2 minute read

Censorship

Students' Speech



Students' free speech rights sometimes clash with schools' interest in maintaining control of public education. Students' First Amendment liberties were affirmed by the landmark TINKER V. DES MOINES INDEPENDENT COMMUNITY SCHOOL DISTRICT, 393 U.S. 503, 89 S. Ct. 733, 21 L. Ed. 2d 731 (1969), which ruled that public school students could not be penalized for wearing symbols, such as black armbands, to protest the VIETNAM WAR.



Two subsequent cases dealing with issues of censorship in school newspapers pointed to a more restrictive judicial view of students' right to free expression. In Hazelwood School District v. Kuhlmeier, 484 U.S. 260, 108 S. Ct. 562, 98 L. Ed. 2d 592 (1988), the Supreme Court ruled in favor of a Hazelwood, Missouri, school principal who removed several articles from a student newspaper. The articles dealt with teen pregnancy and a student's feelings about her parents' DIVORCE. The court in Hazelwood held that a school newspaper is not a public forum, and thus granted school officials the right to determine what type of student speech is appropriate and to regulate such speech.

Three years later, the ruling in Planned Parenthood v. Clark County School District, 941 F.2d 817 (9th Cir. 1991), was based on Hazelwood. In Planned Parenthood, a public high school newspaper solicited advertisements from local businesses, including Planned Parenthood. The principal refused to allow Planned Parenthood to place an advertisement in school publications and Planned Parenthood sued the school district. The Ninth Circuit Court of Appeals upheld a district court decision that a public high school publication is not a public forum and that the school could therefore accept or reject advertisements. Both Hazelwood and Planned Parenthood concluded that because public high schools are nonpublic forums, school districts can apply a limited degree of censorship.
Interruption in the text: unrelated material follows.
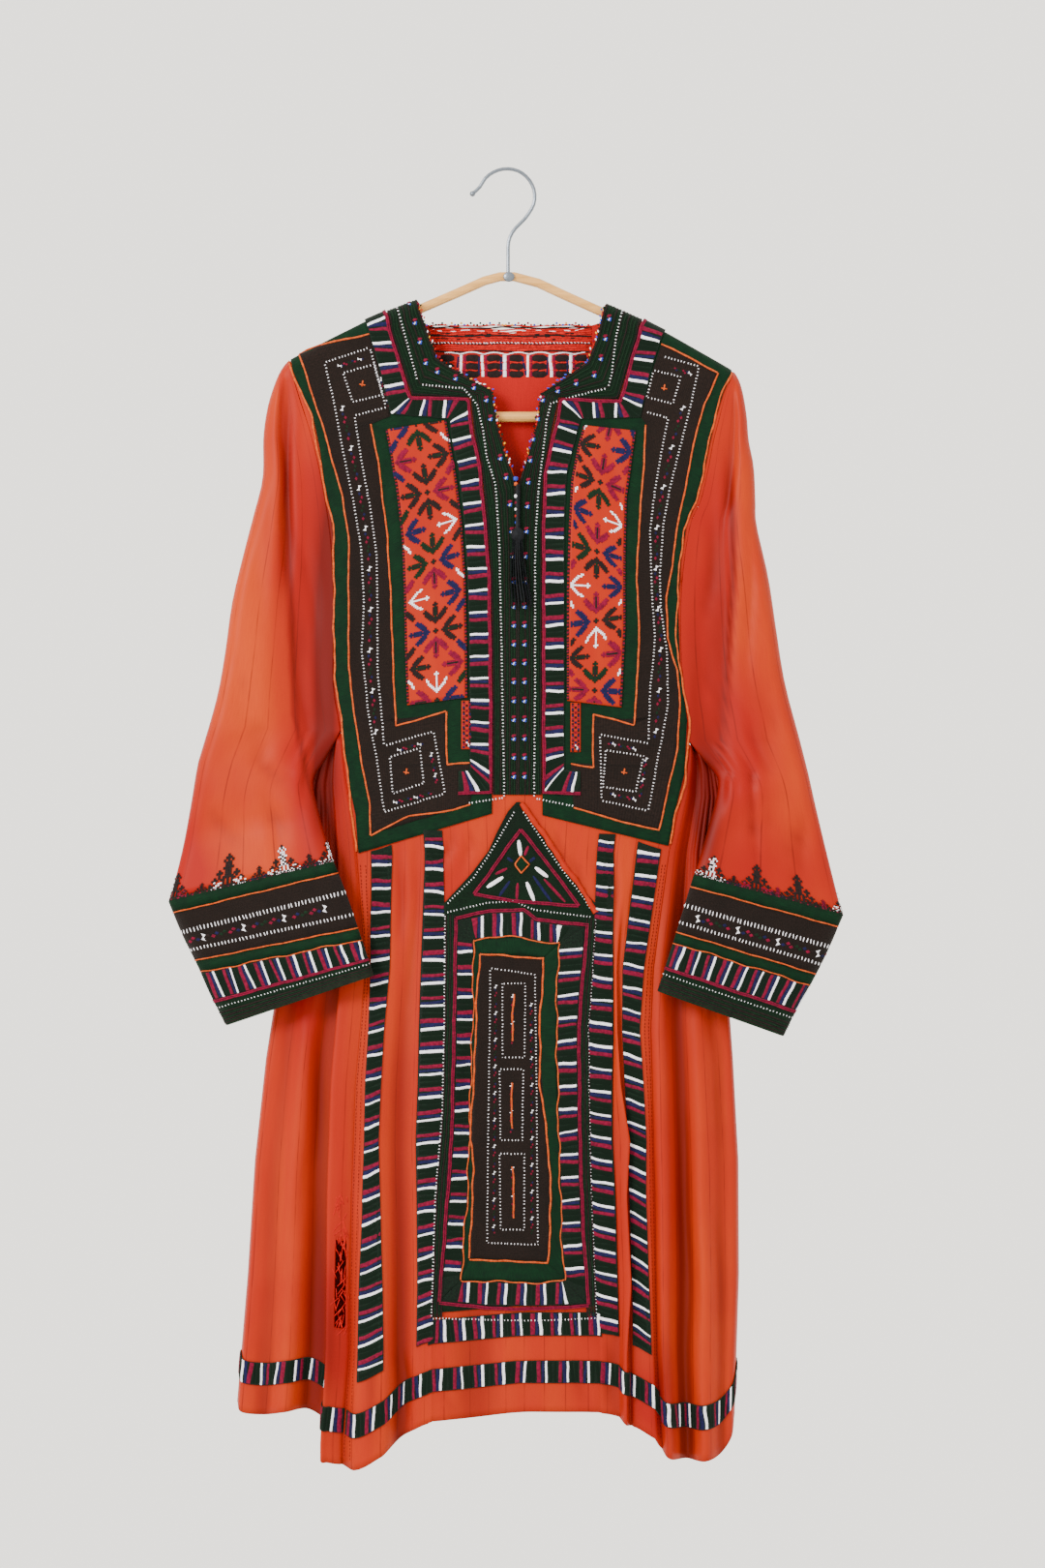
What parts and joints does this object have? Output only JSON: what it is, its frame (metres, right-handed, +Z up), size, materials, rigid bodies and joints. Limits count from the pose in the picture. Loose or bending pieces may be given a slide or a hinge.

Hundreds of public universities in the United States have speech codes to regulate students' choice of words. Speech can be constitutionally curtailed in some circumstances. For example, public COLLEGES AND UNIVERSITIES can forbid threats of violence, prohibit obscene language and conduct (although it is extremely difficult to define or prove obscenity), and punish students for using defamatory speech against each other, all without violating the First Amendment. Numerous cases have successfully contested free speech limitations on campus, suggesting that a majority of these codes are unconstitutional.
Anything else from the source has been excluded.